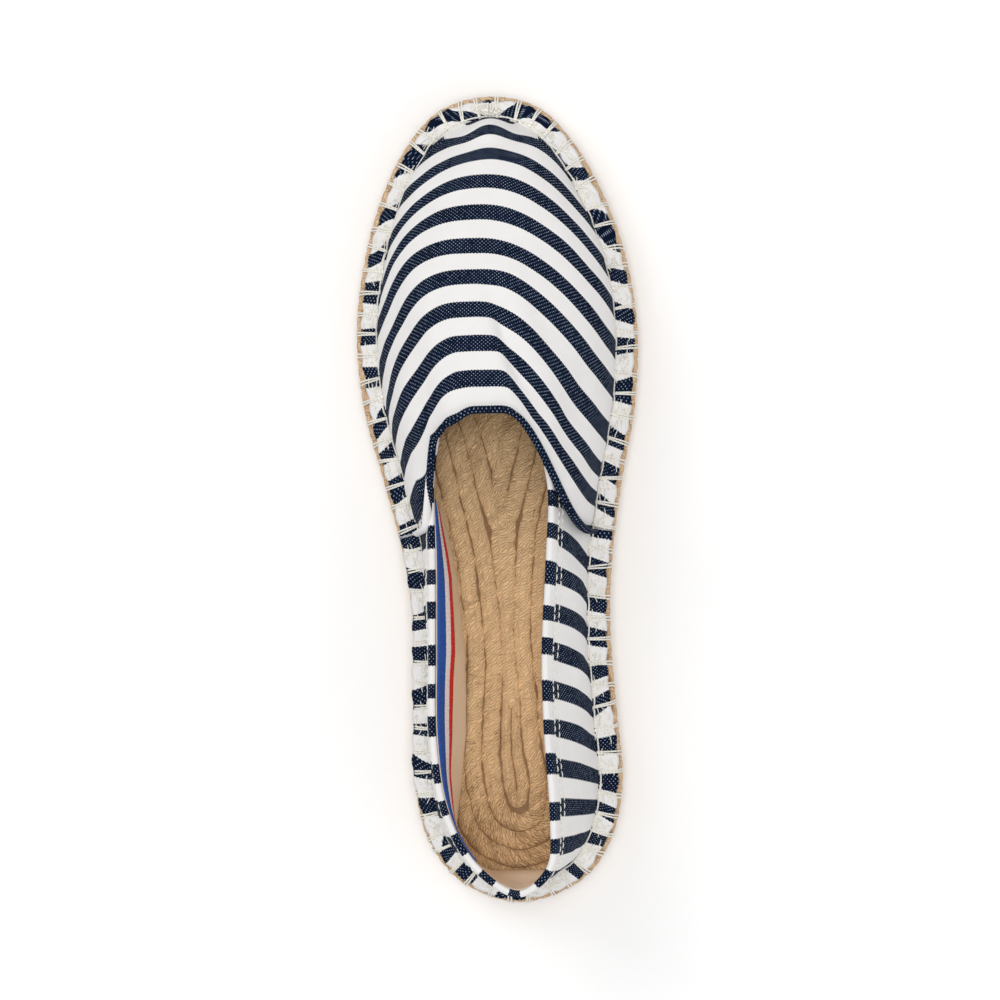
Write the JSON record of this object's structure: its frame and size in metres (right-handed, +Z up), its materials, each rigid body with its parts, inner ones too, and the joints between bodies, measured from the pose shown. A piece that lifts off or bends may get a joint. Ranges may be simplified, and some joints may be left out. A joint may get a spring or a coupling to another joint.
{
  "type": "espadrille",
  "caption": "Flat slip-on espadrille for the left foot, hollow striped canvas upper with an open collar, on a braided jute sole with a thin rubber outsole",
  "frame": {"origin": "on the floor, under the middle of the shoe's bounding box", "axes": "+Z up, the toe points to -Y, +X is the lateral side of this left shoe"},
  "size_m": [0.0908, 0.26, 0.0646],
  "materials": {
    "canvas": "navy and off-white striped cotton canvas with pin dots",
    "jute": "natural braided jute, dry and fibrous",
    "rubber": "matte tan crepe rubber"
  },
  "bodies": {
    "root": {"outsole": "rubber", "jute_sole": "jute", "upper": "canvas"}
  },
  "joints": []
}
== == ==
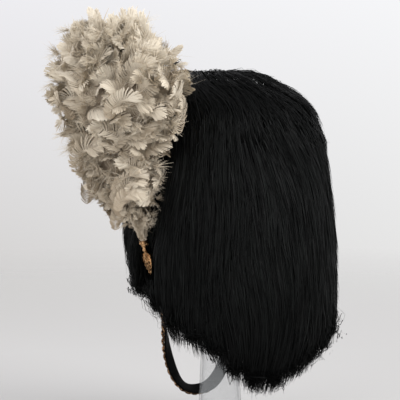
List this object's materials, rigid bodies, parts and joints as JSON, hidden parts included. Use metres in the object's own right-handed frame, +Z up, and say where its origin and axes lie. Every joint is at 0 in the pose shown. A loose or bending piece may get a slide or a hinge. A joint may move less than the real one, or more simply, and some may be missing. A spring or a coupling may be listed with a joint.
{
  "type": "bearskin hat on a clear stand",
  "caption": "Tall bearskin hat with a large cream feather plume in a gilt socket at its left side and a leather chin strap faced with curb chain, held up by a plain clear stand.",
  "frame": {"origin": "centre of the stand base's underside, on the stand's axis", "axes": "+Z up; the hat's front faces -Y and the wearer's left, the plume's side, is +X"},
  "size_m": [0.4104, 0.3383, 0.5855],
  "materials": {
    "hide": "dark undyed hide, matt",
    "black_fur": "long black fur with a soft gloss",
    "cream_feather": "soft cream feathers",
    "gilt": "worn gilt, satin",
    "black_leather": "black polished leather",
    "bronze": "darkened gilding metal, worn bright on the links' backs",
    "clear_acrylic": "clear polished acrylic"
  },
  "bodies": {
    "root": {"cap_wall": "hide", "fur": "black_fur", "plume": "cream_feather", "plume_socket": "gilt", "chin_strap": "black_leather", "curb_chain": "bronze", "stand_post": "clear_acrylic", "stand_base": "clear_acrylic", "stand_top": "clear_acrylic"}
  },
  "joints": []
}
== == ==
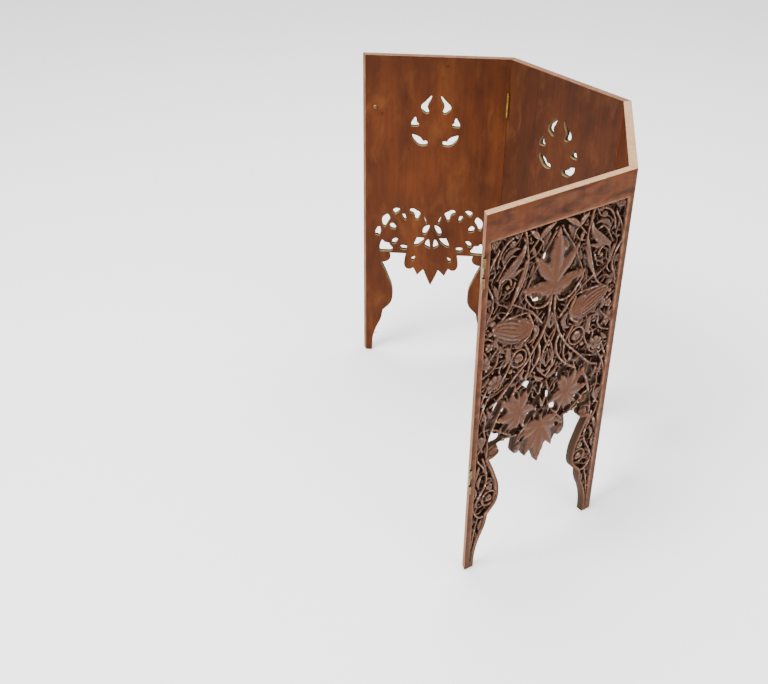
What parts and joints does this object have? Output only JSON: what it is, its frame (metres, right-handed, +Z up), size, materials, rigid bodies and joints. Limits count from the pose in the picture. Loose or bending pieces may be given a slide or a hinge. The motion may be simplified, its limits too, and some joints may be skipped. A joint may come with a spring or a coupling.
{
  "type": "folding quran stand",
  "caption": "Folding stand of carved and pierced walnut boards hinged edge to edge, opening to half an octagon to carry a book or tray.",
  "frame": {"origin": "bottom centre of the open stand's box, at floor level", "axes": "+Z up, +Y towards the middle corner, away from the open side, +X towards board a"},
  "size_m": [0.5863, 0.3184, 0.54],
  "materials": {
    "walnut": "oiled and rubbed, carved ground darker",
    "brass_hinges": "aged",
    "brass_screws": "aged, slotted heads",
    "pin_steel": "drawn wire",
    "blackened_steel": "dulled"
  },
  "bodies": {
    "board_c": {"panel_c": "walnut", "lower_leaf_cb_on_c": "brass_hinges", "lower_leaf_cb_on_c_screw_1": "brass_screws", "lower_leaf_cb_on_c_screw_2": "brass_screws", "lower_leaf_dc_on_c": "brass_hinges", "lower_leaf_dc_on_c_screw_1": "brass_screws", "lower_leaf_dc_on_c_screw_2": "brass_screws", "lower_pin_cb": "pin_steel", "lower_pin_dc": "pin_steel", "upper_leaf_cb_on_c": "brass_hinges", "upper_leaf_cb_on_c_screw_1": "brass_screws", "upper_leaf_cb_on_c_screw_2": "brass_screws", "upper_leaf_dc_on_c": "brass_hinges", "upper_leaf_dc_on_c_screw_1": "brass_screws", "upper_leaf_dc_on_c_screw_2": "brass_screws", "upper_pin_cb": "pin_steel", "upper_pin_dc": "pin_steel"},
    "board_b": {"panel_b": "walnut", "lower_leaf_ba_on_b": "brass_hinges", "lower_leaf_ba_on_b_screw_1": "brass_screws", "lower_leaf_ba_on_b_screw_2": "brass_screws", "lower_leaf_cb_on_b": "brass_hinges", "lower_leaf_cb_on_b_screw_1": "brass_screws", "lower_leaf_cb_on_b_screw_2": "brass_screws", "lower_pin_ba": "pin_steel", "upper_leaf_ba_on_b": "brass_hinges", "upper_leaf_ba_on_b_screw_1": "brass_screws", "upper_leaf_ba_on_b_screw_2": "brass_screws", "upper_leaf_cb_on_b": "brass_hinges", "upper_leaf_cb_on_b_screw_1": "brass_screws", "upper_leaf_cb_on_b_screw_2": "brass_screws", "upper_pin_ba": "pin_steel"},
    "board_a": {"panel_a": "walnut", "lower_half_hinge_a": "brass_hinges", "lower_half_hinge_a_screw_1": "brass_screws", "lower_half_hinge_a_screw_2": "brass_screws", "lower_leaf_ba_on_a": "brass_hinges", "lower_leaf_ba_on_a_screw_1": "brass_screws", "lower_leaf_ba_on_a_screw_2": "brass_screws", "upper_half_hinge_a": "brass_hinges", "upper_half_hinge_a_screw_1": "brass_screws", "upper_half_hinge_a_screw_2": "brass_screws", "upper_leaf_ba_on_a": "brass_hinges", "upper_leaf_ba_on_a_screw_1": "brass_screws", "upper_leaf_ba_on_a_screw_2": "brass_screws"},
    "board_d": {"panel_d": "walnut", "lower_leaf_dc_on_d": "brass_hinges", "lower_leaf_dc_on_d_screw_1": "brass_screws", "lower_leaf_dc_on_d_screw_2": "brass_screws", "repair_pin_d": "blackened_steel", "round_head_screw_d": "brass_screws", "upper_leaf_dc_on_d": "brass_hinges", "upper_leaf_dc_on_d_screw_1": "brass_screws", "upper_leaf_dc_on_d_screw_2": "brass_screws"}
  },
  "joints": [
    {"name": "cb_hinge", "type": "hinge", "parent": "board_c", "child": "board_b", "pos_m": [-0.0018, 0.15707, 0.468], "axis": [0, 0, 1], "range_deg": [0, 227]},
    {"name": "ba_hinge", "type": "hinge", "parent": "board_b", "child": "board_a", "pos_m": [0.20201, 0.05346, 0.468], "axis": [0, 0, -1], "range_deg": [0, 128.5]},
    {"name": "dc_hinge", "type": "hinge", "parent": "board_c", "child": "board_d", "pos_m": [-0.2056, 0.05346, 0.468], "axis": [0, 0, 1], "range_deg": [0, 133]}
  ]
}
== == ==
TASK DETAILS:
Of the lines in the entries, how many include the word "handed"? State only the number.

RESULT OF THE TASK:
3